Décès de Colette Kreder : qui est cette pionnière de la parité, quasi inconnue du grand public ?
L’intrus de l’actu donne chaque soir un coup de projecteur sur une personnalité qui aurait pu passer sous les radars de l’actualité.
Toute sa vie aura été celle d'une intruse. Une femme dans un monde d'hommes, comme étudiante, comme ingénieure et comme militante. Colette Kreder est morte il y a une semaine en région parisienne, elle a été inhumée mercredi avant qu'on apprenne sa disparition.
Une jeune femme ingénieure dans les années 1950, ça ne sonne pas comme une évidence. Surtout quand on vient comme elle d'une famille de Mayenne : avec un père maréchal ferrant, une mère commerçante. Sa chance, c'est que ses parents la soutiennent dans cette voie après ses années de lycée à Rennes et Laval, qu'elle passe le concours et qu'elle est admise à l'Ecole polytechnique féminine (EPF). Rien à voir avec Polytechnique, l'EPF avait été créée par une association pour tenter précisément d'augmenter les quotas de femmes ingénieure puisque les filles n'avaient pas accès aux grandes écoles.

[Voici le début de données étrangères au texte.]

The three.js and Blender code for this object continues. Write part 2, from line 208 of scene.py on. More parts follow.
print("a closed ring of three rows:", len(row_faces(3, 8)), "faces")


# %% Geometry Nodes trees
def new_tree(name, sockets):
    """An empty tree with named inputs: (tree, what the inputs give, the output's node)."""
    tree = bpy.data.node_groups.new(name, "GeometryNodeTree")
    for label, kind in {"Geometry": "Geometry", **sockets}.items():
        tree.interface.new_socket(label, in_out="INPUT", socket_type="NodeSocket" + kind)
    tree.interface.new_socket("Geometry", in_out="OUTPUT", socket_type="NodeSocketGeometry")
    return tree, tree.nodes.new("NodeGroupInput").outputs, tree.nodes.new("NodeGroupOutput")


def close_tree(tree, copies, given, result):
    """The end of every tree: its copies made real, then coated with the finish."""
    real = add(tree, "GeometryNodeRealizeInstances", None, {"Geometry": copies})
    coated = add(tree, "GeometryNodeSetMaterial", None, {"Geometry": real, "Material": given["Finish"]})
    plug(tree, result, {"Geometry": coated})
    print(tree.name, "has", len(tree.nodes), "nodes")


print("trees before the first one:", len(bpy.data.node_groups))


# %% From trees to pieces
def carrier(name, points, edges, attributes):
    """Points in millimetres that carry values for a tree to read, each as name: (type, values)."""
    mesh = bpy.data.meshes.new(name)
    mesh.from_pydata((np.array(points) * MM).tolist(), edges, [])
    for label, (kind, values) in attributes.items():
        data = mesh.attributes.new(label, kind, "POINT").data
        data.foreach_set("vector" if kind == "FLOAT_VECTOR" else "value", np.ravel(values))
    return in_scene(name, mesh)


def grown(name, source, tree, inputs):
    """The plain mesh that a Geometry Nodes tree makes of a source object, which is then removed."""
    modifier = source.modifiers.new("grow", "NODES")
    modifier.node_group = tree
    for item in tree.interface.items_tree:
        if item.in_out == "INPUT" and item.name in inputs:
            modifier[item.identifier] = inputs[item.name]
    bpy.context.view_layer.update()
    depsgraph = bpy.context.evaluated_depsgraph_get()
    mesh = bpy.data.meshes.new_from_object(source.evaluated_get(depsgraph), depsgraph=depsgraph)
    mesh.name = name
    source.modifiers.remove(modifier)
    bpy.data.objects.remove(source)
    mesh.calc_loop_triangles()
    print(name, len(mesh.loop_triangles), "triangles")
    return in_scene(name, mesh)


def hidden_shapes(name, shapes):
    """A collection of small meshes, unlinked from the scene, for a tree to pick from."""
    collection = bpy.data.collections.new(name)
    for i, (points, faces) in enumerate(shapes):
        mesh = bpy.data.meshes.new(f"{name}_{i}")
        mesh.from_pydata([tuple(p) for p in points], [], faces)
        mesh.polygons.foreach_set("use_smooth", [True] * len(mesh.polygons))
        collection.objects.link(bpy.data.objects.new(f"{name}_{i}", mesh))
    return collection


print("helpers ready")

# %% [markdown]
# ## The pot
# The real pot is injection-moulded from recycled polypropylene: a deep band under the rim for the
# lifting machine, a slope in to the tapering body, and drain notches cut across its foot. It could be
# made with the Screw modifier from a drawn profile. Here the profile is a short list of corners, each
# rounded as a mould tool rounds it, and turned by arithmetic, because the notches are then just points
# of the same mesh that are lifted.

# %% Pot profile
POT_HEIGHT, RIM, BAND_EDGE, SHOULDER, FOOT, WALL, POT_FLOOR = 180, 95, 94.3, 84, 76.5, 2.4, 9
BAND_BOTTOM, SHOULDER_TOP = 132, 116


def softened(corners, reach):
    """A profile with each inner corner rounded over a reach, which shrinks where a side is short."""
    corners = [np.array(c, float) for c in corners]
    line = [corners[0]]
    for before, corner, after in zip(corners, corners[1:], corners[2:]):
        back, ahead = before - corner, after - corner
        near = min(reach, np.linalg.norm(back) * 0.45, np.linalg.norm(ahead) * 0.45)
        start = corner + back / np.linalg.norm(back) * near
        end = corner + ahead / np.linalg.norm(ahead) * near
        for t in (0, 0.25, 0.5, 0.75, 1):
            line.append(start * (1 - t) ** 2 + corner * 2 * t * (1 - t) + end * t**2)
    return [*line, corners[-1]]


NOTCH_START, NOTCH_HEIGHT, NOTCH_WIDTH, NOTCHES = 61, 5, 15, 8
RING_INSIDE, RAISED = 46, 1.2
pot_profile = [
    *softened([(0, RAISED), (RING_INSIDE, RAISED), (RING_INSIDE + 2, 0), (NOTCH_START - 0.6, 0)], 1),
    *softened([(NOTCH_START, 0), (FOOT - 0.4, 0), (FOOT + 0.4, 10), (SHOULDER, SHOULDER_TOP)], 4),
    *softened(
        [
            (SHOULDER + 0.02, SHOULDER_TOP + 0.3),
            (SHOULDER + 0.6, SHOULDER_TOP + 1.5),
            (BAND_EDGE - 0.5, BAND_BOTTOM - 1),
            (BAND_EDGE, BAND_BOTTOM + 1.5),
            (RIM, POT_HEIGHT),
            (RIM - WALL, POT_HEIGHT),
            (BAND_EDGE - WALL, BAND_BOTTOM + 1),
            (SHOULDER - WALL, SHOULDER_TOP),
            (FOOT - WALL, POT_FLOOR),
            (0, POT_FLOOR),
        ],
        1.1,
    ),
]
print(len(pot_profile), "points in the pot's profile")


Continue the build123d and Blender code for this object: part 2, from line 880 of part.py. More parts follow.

Dès sa sortie, elle va se faire embaucher au ministère de l'air et des lignes télégraphiques au service des télécommunications, où elle se dit victime de discriminations. Au début des années 1970, elle part carrément monter son entreprise. Elle sera une des premières à le faire dans ce secteur, la Soredi fait de la documentation technique pour les administrations. En 1982, elle est alors directrice de l'école polytechnique féminine (celle où elle avait été étudiante). Et elle témoigne dans le Journal de FR3 alors que la loi d'Yvette Roudy, sur l'égalité professionnelle entre hommes et femmes arrive à l'Assemblée le lendemain : "Savez vous que nous sommes 6% de femmes dans l'industrie et que plus d'un tiers d'entre elles sont des EPF. Or il y a autant de bachelière C que de Bachelier C. Malheureusement après le baccalauréat, le lycée tout d'abord, la famille ensuite n'incitent pas les filles à aller vers les carrières d'ingénieures".
Un combat politique
En politique aussi, Colette Kreder trouve que ça n'évolue pas assez vite. Elle passe à la vitesse supérieure au moment de sa retraite notamment lorsqu'elle rencontre Françoise Gaspard et Claude Servan Schreiber avec qui elles vont fonder "Demain la parité". Ensemble, elles n’ont de cesse de brandir les chiffres. Aux Législatives de 1993 : 19% de candidates, 6% de femmes élues ! À l'époque, ça n'a pratiquement pas bougé depuis 50 ans, où on était à 5,6% en 1946. La France est l'avant dernière en Europe, juste devant la Grèce.
La parité, la parité, la parité... Elle pousse vraiment ce mot avec François Gaspard et Claude Servan Schreiber. C'est ce que m'a expliqué France Chabod, la responsable du Centre des archives du féminisme à Angers où elle a d'ailleurs déposé toutes ses archives : "Elle a contribué à introduire ce concept de parité en France, avant on parlait de quotas. On disait qu'avec 30% de femmes dans les conseils d'administration des entreprises ce sera très bien. Mais non, ça ne suffit pas, il faut passer à la parité pour aboutir à une vétritable justice entre les femmes et les hommes. Et elles ont entamé un lobbying auprès des partis politiques pour qu'ils prennent des mesures en faveur de la parité."
Pour la présidentielle de 1995, elle fera défiler sur la scène du Palais des congrès Les candidats Jacques Chirac, Edouard Balladur et Lionel Jospin pour répondre aux questions des 1 600 représentantes d'associations féminines - pas uniquement féministes. Tout cela aboutit à la loi du 6 juin 2000 sur l’égal accès des femmes et des hommes aux mandats et fonctions électives
Son combat passe aussi par les décorations, légions d'honneur et autres. En 2007, pour son premier 14 juillet à l'Elysée, Nicolas Sarkozy doit même revoir complètement sa liste dans laquelle Colette Kroder a compté 23% de femmes promues. Elle publie un communiqué de presse qui fait l'effet d'une petite bombe. Résultat : depuis janvier 2008, c'est du 50-50. Pour pousser les filles dans les carrières scientifiques, elle crée aussi l’ association "Femmes et sciences". L'ensemble lui vaudra deux décorations majeures : commandeur de l’ordre national du Mérite en 2007 et commandeur de la Légion d’honneur en 2009. Elle laisse trois enfants, dont deux filles ingénieures.